Finite-sample properties of the trimmed mean
Roberto I. Oliveira, Paulo Orenstein, Zoraida F. Rico
TL;DR
The paper analyzes the finite-sample behavior of the $k$-trimmed mean as an estimator of the mean for i.i.d. data with finite variance and beyond. It develops a conditional-mean framework showing the trimmed mean concentrates with sub-Gaussian tails and, under stronger moments, enjoys precise Gaussian-approximation and confidence intervals even in deep tails. It also proves minimax-optimality under adversarial contamination, quantifying the trade-off between random fluctuations and contamination. The methods hinge on viewing the trimmed mean as an average of conditionally i.i.d. data given trimming endpoints, enabling Bernstein-type and self-normalized CLT techniques.
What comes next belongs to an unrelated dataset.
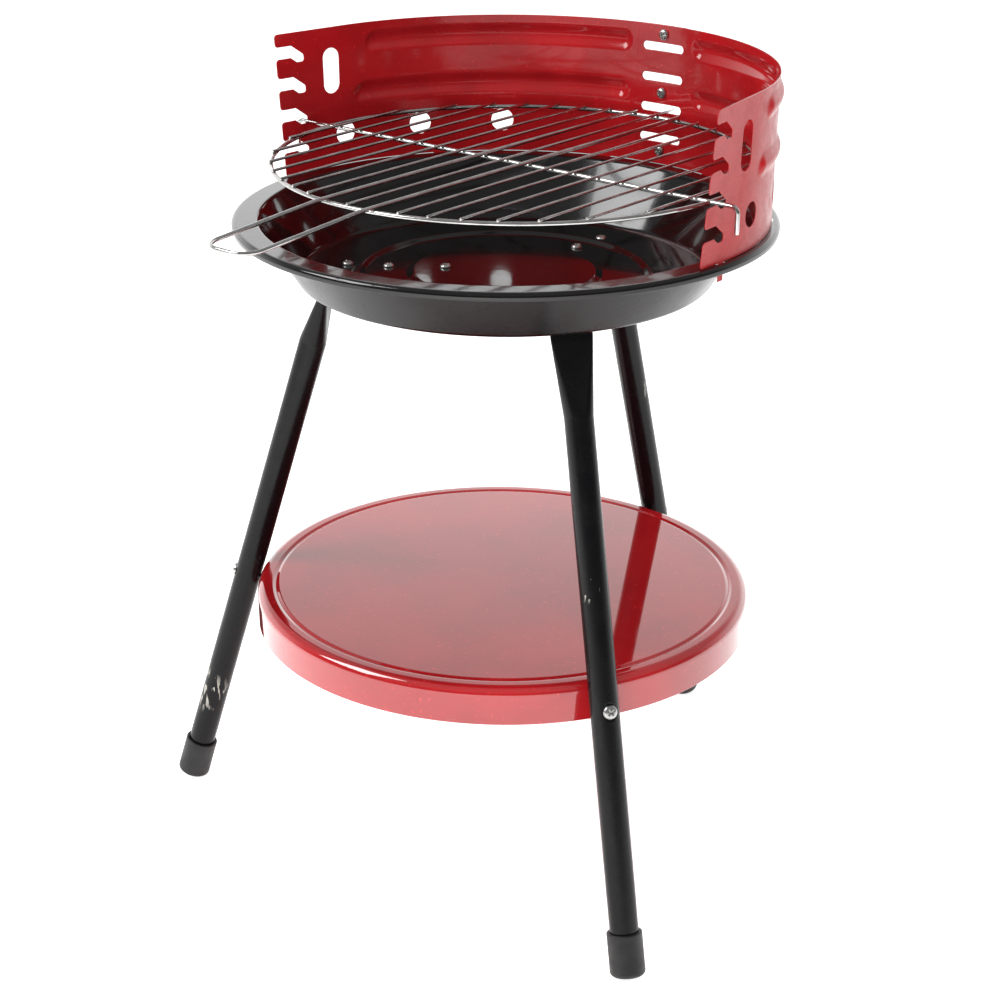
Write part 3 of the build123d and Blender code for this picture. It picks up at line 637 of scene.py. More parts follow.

Together, the results provide practical finite-sample guarantees, sharp constants, and robust performance analyses for trimmed-mean estimators in both light- and heavy-tailed and contaminated settings.
Abstract
The trimmed mean of $n$ scalar random variables from a distribution $P$ is the variant of the standard sample mean where the $k$ smallest and $k$ largest values in the sample are discarded for some parameter $k$. In this paper, we look at the finite-sample properties of the trimmed mean as an estimator for the mean of $P$. Assuming finite variance, we prove that the trimmed mean is ``sub-Gaussian'' in the sense of achieving Gaussian-type concentration around the mean. Under slightly stronger assumptions, we show the left and right tails of the trimmed mean satisfy a strong ratio-type approximation by the corresponding Gaussian tail, even for very small probabilities of the order $e^{-n^c}$ for some $c>0$. In the more challenging setting of weaker moment assumptions and adversarial sample contamination, we prove that the trimmed mean is minimax-optimal up to constants.